[Provided material start]

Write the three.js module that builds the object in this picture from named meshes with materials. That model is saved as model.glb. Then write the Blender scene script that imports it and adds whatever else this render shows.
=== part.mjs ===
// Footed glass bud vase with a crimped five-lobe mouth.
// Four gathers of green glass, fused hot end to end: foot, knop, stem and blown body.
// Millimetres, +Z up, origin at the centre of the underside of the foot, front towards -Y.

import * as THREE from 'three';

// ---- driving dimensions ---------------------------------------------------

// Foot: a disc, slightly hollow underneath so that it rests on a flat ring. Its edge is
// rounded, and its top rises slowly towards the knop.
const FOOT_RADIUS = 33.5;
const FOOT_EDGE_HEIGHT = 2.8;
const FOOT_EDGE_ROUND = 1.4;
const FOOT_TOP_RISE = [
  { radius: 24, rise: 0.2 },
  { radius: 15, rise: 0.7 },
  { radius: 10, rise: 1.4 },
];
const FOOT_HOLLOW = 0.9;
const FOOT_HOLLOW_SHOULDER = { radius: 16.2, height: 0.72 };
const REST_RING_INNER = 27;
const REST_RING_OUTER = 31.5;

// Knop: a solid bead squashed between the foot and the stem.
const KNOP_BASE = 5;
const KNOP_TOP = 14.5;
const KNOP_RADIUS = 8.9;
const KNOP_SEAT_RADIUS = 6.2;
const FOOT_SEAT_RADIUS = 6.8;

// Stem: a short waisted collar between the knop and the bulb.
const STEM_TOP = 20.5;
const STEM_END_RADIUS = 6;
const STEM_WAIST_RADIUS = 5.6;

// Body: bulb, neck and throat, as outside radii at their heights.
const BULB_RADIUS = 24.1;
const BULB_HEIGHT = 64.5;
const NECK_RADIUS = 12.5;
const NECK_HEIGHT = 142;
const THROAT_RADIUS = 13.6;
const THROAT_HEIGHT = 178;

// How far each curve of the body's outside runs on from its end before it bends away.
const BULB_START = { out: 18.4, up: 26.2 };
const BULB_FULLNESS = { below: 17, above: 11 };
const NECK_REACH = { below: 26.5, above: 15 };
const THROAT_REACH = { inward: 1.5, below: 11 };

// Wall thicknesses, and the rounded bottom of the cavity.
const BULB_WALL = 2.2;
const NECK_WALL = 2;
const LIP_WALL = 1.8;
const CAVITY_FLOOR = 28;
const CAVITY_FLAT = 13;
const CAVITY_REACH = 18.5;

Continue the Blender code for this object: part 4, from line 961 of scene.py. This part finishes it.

[Provided material end]

Give all of the entries again, word for word.

Write the three.js module that builds the object in this picture from named meshes with materials. That model is saved as model.glb. Then write the Blender scene script that imports it and adds whatever else this render shows.
=== part.mjs ===
// Footed glass bud vase with a crimped five-lobe mouth.
// Four gathers of green glass, fused hot end to end: foot, knop, stem and blown body.
// Millimetres, +Z up, origin at the centre of the underside of the foot, front towards -Y.

import * as THREE from 'three';

// ---- driving dimensions ---------------------------------------------------

// Foot: a disc, slightly hollow underneath so that it rests on a flat ring. Its edge is
// rounded, and its top rises slowly towards the knop.
const FOOT_RADIUS = 33.5;
const FOOT_EDGE_HEIGHT = 2.8;
const FOOT_EDGE_ROUND = 1.4;
const FOOT_TOP_RISE = [
  { radius: 24, rise: 0.2 },
  { radius: 15, rise: 0.7 },
  { radius: 10, rise: 1.4 },
];
const FOOT_HOLLOW = 0.9;
const FOOT_HOLLOW_SHOULDER = { radius: 16.2, height: 0.72 };
const REST_RING_INNER = 27;
const REST_RING_OUTER = 31.5;

// Knop: a solid bead squashed between the foot and the stem.
const KNOP_BASE = 5;
const KNOP_TOP = 14.5;
const KNOP_RADIUS = 8.9;
const KNOP_SEAT_RADIUS = 6.2;
const FOOT_SEAT_RADIUS = 6.8;

// Stem: a short waisted collar between the knop and the bulb.
const STEM_TOP = 20.5;
const STEM_END_RADIUS = 6;
const STEM_WAIST_RADIUS = 5.6;

// Body: bulb, neck and throat, as outside radii at their heights.
const BULB_RADIUS = 24.1;
const BULB_HEIGHT = 64.5;
const NECK_RADIUS = 12.5;
const NECK_HEIGHT = 142;
const THROAT_RADIUS = 13.6;
const THROAT_HEIGHT = 178;

// How far each curve of the body's outside runs on from its end before it bends away.
const BULB_START = { out: 18.4, up: 26.2 };
const BULB_FULLNESS = { below: 17, above: 11 };
const NECK_REACH = { below: 26.5, above: 15 };
const THROAT_REACH = { inward: 1.5, below: 11 };

// Wall thicknesses, and the rounded bottom of the cavity.
const BULB_WALL = 2.2;
const NECK_WALL = 2;
const LIP_WALL = 1.8;
const CAVITY_FLOOR = 28;
const CAVITY_FLAT = 13;
const CAVITY_REACH = 18.5;

Continue the Blender code for this object: part 4, from line 961 of scene.py. This part finishes it.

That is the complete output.